Locate, in the data below, the line that contains "if empty is" and the line that contains "for node in"; reproduce exactly those two lines and every line between them, nothing more.

====== Stored data

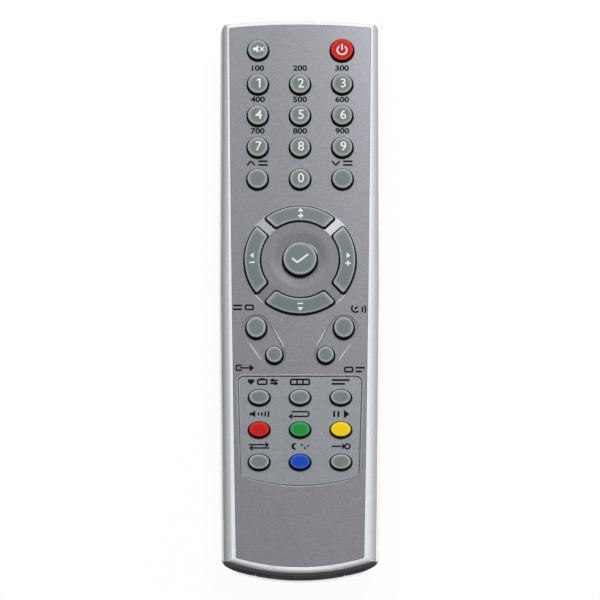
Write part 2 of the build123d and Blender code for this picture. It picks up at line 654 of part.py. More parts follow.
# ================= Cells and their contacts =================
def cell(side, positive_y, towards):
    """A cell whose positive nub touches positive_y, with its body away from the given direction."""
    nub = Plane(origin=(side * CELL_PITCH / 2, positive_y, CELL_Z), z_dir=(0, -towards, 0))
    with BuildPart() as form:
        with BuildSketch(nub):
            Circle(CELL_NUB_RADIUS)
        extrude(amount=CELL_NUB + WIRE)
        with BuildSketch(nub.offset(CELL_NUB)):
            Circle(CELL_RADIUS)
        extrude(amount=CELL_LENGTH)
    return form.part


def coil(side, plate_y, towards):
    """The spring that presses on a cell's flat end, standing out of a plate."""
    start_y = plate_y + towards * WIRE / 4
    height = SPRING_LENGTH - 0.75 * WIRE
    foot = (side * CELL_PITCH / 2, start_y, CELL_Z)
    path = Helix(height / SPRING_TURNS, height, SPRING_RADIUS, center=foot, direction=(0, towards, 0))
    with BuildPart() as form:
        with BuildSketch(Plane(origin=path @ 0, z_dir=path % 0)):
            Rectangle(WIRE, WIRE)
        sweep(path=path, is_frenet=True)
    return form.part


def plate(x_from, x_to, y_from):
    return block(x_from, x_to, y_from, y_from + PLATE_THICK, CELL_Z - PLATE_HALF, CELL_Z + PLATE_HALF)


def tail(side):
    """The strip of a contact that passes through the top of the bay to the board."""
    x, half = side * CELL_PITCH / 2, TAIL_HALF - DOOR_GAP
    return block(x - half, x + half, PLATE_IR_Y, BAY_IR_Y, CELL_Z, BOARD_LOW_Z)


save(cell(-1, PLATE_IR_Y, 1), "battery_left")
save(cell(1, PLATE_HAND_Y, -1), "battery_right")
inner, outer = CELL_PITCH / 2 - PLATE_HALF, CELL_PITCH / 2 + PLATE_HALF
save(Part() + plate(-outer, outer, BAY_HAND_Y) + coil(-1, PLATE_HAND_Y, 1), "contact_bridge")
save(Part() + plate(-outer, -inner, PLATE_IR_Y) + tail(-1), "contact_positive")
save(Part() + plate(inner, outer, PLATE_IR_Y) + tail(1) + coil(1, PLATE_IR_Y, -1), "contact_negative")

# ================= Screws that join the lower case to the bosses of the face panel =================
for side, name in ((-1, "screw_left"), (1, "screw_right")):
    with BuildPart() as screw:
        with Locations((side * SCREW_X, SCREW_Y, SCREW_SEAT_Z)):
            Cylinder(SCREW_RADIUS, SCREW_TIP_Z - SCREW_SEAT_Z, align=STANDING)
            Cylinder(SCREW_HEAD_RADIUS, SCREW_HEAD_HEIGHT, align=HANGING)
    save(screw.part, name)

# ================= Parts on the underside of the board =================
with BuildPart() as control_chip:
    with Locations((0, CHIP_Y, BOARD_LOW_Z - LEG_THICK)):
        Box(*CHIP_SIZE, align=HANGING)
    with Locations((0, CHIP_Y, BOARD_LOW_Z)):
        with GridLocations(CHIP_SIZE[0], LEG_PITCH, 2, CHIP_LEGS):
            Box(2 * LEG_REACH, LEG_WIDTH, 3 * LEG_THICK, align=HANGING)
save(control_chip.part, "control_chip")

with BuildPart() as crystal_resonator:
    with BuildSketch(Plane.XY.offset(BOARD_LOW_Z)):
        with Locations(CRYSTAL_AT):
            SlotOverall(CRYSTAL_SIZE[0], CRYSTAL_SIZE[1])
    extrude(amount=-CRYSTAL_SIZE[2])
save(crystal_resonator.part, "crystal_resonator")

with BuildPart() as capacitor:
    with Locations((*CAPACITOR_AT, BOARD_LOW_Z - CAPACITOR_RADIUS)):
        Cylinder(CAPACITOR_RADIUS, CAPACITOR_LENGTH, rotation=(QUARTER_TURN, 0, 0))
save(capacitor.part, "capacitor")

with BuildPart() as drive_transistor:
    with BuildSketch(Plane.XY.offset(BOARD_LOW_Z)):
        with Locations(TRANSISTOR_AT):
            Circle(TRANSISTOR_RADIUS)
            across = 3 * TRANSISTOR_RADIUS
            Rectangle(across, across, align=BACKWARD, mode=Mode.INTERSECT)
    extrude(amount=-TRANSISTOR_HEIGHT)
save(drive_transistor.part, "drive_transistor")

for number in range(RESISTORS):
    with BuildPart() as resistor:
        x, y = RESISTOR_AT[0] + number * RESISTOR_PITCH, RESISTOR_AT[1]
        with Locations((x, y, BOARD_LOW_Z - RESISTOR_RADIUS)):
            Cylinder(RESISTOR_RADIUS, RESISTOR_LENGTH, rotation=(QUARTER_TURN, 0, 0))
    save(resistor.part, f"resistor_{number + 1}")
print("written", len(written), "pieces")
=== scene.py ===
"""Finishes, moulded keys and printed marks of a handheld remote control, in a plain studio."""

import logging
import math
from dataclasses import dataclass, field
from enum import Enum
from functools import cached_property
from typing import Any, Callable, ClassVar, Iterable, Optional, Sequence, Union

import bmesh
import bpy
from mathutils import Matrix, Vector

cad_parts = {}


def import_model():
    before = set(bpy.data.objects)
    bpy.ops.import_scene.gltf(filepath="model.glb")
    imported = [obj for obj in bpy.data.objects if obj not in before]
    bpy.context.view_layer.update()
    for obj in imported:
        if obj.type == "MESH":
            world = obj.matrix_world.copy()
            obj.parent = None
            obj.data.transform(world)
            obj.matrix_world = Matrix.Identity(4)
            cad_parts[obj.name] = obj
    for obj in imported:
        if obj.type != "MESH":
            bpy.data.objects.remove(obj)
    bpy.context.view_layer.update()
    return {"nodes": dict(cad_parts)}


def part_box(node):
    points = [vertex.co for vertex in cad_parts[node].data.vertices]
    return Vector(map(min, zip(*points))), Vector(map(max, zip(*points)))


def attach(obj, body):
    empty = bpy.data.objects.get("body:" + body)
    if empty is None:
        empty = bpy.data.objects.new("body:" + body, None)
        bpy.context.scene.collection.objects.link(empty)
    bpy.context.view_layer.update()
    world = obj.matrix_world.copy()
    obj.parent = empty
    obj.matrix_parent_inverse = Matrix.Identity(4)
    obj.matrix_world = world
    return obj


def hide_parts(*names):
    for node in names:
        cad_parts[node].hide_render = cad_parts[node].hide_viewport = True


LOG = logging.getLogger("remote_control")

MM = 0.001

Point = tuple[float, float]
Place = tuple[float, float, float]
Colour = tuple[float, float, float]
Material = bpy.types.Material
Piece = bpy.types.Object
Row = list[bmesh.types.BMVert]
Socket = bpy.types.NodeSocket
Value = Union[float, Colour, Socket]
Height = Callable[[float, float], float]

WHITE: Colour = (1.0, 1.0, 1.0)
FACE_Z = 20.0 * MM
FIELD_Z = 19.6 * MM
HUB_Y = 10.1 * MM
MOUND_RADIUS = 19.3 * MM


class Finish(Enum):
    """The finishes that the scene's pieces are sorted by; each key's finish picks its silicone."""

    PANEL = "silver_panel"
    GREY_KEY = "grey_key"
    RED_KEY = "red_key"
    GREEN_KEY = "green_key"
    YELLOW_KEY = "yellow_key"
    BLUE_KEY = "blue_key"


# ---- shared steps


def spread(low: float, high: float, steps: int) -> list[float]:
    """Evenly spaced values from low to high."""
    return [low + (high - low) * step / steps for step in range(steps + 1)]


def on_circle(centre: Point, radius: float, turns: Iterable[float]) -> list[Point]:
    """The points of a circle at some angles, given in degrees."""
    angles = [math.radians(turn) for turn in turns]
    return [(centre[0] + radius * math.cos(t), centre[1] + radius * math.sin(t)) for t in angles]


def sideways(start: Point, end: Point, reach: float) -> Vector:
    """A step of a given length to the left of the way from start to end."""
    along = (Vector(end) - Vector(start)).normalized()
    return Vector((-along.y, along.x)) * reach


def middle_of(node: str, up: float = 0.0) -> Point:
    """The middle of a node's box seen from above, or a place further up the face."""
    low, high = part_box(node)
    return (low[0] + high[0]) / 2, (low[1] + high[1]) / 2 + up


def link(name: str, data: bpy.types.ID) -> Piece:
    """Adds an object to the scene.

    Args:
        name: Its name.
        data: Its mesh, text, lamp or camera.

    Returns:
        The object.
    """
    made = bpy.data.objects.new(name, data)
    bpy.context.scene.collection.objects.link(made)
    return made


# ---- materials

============

Written solution
    if empty is None:
        empty = bpy.data.objects.new("body:" + body, None)
        bpy.context.scene.collection.objects.link(empty)
    bpy.context.view_layer.update()
    world = obj.matrix_world.copy()
    obj.parent = empty
    obj.matrix_parent_inverse = Matrix.Identity(4)
    obj.matrix_world = world
    return obj


def hide_parts(*names):
    for node in names:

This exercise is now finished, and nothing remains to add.